Dislocation nucleation at metal-ceramic interfaces

The ductile vs brittle behaviour of metal-ceramic interfaces is discussed within an atomistic framework, in which the mechanical response of an interfacial crack is assumed to be ultimately controlled by the competition between atomic decohesion and dislocation nucleation ahead of the crack tip. As in later versions of the Rice-Thomson model, this competition may be evaluated in terms of the parameters G_cleave, the energy release rate for cleavage of the metal-ceramic interface, and G_disl, the energy release rate associated with the emission of a single dislocation within the metal. The various models of dislocation nucleation are discussed, with emphasis on an approach which makes use of Peierls-like stress vs displacement relations on a slip plane ahead of a crack tip.

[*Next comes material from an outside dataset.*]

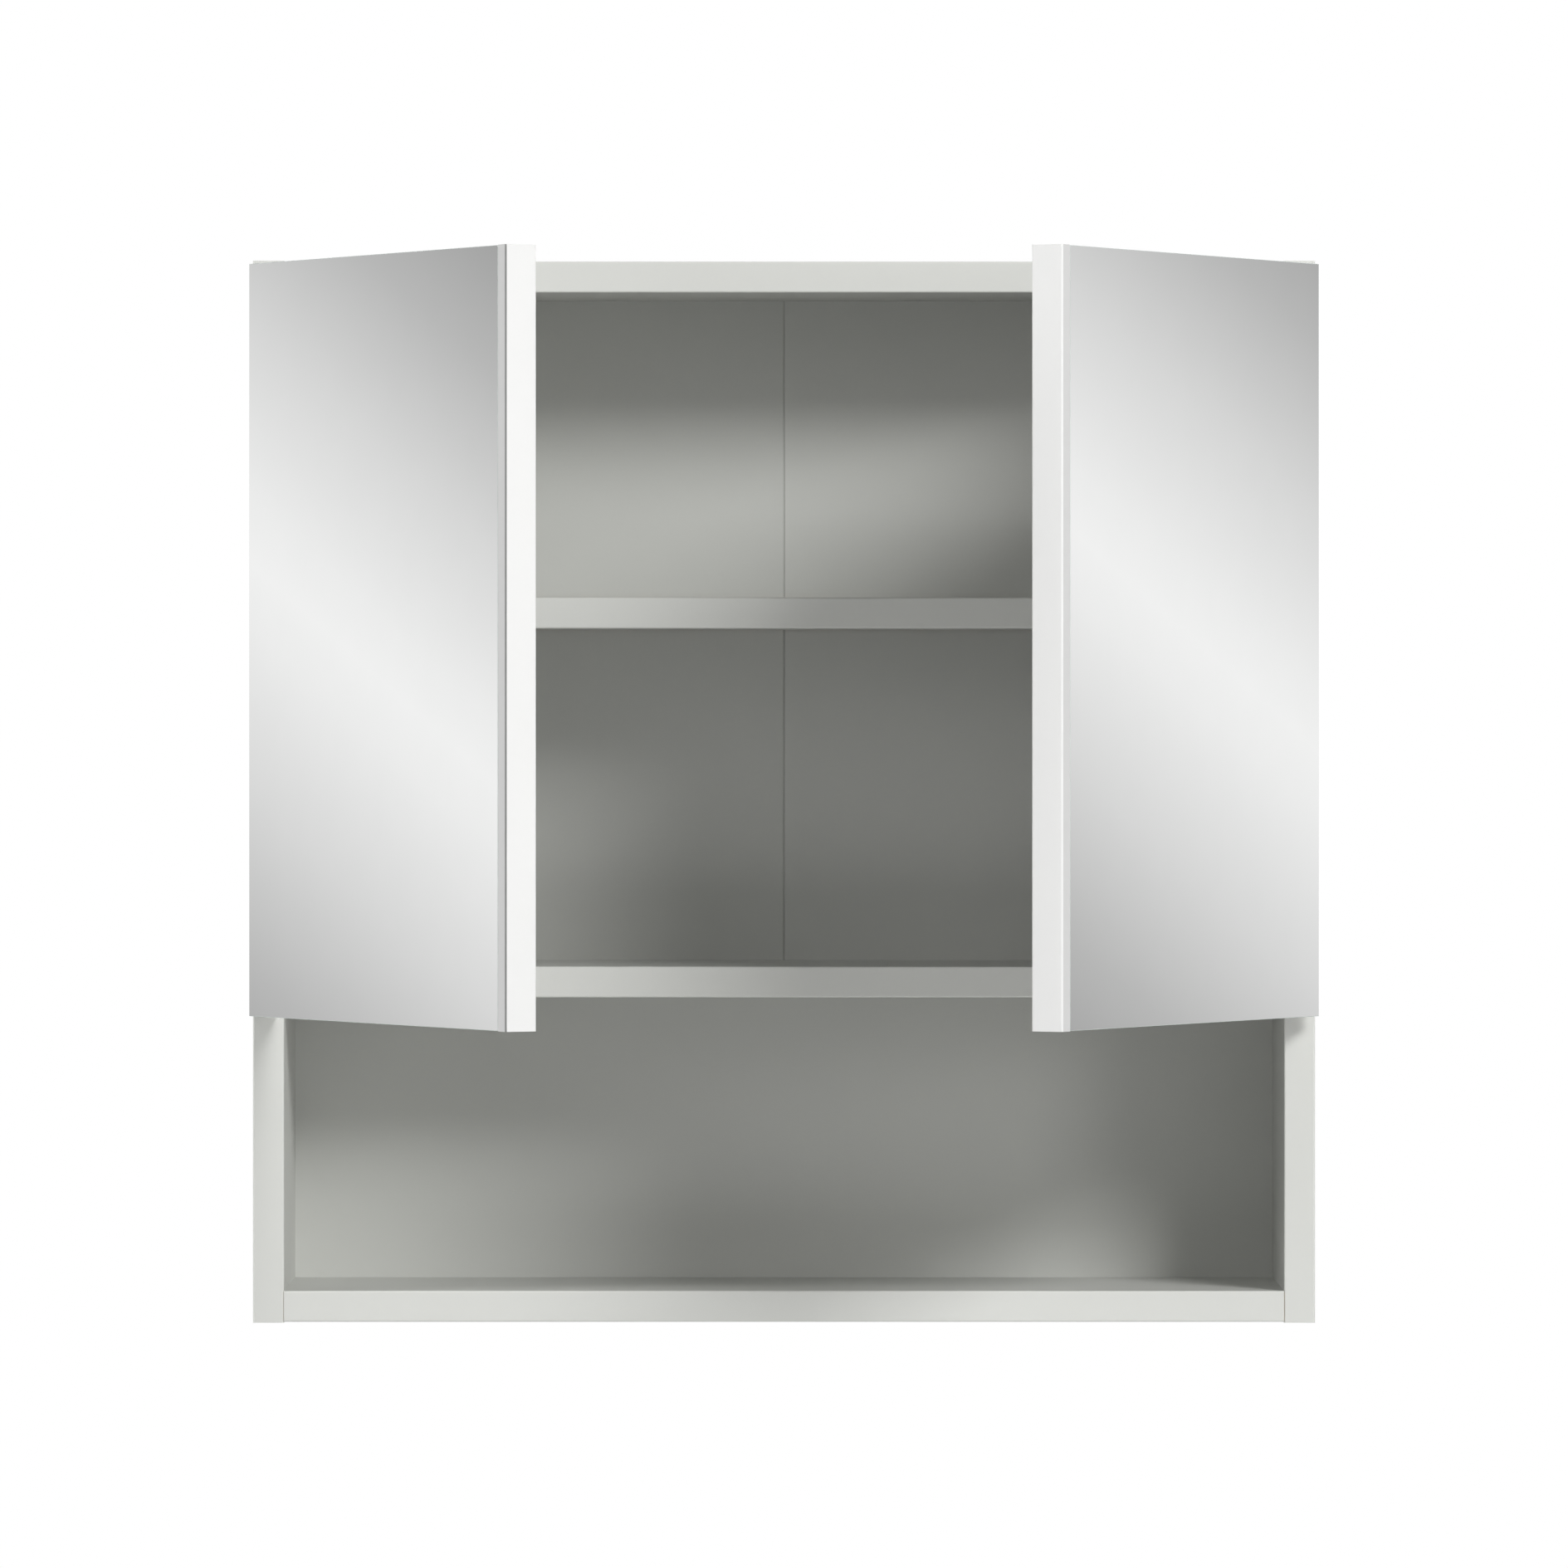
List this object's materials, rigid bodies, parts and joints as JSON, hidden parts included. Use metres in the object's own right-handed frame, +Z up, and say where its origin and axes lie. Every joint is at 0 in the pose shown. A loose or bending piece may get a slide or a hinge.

A recent analytical result by Rice shows that for a mode II or III shear crack, with a slip plane parallel to the ack plane, a dislocation is emitted when G = γ_us (G is the energy release rate corresponding to the “screened” crack tip stress field and γ_us is the “unstable stacking” energy associated with the sliding of atomic planes past one another). This treatment permits the existence of an extended dislocation core, which eliminates the need for the core cutoff radii required by the Rice-Thomson model of emission. Results are presented here for the nucleation of dislocations under more realistic assumptions for metal-ceramic cracks, namely, the emission on inclined slip planes within a mixed-mode crack-tip field. The specific case of a copper crystal bonded on a {221} face to sapphire is analyzed, and the results are used to interpret the recent experimental observations of Beltz and Wang [Acta metall. mater.40, 1675 (1992)] on directional toughness along this type of interface.